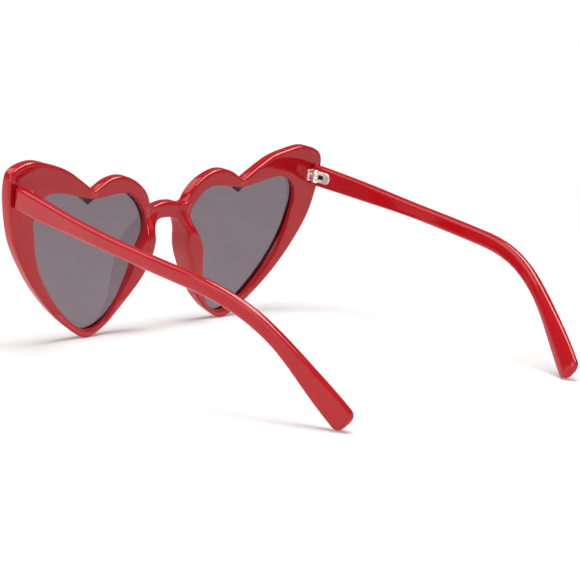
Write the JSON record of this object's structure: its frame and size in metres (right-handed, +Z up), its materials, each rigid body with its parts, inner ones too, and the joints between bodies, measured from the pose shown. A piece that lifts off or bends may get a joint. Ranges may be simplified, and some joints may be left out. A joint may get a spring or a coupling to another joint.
{
  "type": "heart shaped sunglasses",
  "caption": "Heart shaped sunglasses with a moulded front, tinted lenses in grooves, moulded nose pads and temples that fold in on metal screw hinges.",
  "frame": {"origin": "centre of the bounding box on the table plane, with the sunglasses open and standing on both heart tips and both temple tips", "axes": "+X towards the wearer's left, +Y back along the temples, +Z up; the lenses face -Y"},
  "size_m": [0.1438, 0.15, 0.0635],
  "materials": {
    "red_plastic": "polished moulded plastic, slightly translucent red",
    "tinted_lens": "polished grey mauve tinted plastic lens",
    "hinge_metal": "plated nickel silver, satin",
    "screw_metal": "plated steel, satin"
  },
  "bodies": {
    "front": {"front_frame": "red_plastic", "lens_left": "tinted_lens", "lens_right": "tinted_lens", "frame_hinge_left": "hinge_metal", "frame_hinge_right": "hinge_metal"},
    "temple_left_body": {"temple_left": "red_plastic", "temple_hinge_left": "hinge_metal", "hinge_screw_left": "screw_metal"},
    "temple_right_body": {"temple_right": "red_plastic", "temple_hinge_right": "hinge_metal", "hinge_screw_right": "screw_metal"}
  },
  "joints": [
    {"name": "temple_left_fold", "type": "hinge", "parent": "front", "child": "temple_left_body", "pos_m": [0.0654, -0.0578, 0.05162], "axis": [0, 0.1342, 0.991], "range_deg": [0, 85]},
    {"name": "temple_right_fold", "type": "hinge", "parent": "front", "child": "temple_right_body", "pos_m": [-0.0654, -0.0578, 0.05162], "axis": [0, -0.1342, -0.991], "range_deg": [0, 75]}
  ]
}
════
§ DIRECTIONS FOR THIS TASK: Copy out each line exactly.

§ FULL SOLUTION:
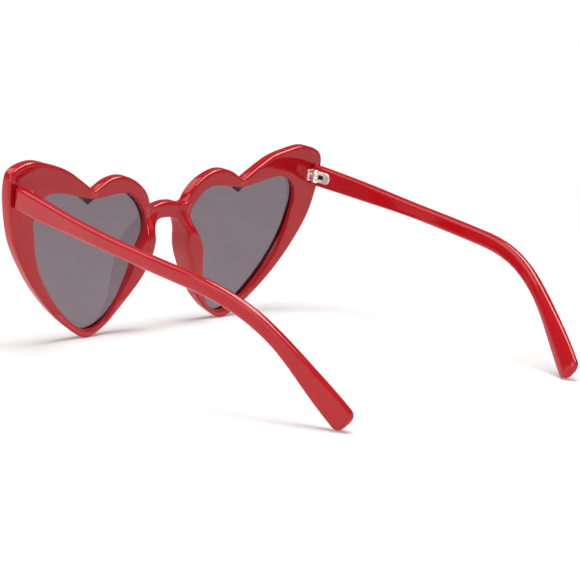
Write the JSON record of this object's structure: its frame and size in metres (right-handed, +Z up), its materials, each rigid body with its parts, inner ones too, and the joints between bodies, measured from the pose shown. A piece that lifts off or bends may get a joint. Ranges may be simplified, and some joints may be left out. A joint may get a spring or a coupling to another joint.
{
  "type": "heart shaped sunglasses",
  "caption": "Heart shaped sunglasses with a moulded front, tinted lenses in grooves, moulded nose pads and temples that fold in on metal screw hinges.",
  "frame": {"origin": "centre of the bounding box on the table plane, with the sunglasses open and standing on both heart tips and both temple tips", "axes": "+X towards the wearer's left, +Y back along the temples, +Z up; the lenses face -Y"},
  "size_m": [0.1438, 0.15, 0.0635],
  "materials": {
    "red_plastic": "polished moulded plastic, slightly translucent red",
    "tinted_lens": "polished grey mauve tinted plastic lens",
    "hinge_metal": "plated nickel silver, satin",
    "screw_metal": "plated steel, satin"
  },
  "bodies": {
    "front": {"front_frame": "red_plastic", "lens_left": "tinted_lens", "lens_right": "tinted_lens", "frame_hinge_left": "hinge_metal", "frame_hinge_right": "hinge_metal"},
    "temple_left_body": {"temple_left": "red_plastic", "temple_hinge_left": "hinge_metal", "hinge_screw_left": "screw_metal"},
    "temple_right_body": {"temple_right": "red_plastic", "temple_hinge_right": "hinge_metal", "hinge_screw_right": "screw_metal"}
  },
  "joints": [
    {"name": "temple_left_fold", "type": "hinge", "parent": "front", "child": "temple_left_body", "pos_m": [0.0654, -0.0578, 0.05162], "axis": [0, 0.1342, 0.991], "range_deg": [0, 85]},
    {"name": "temple_right_fold", "type": "hinge", "parent": "front", "child": "temple_right_body", "pos_m": [-0.0654, -0.0578, 0.05162], "axis": [0, -0.1342, -0.991], "range_deg": [0, 75]}
  ]
}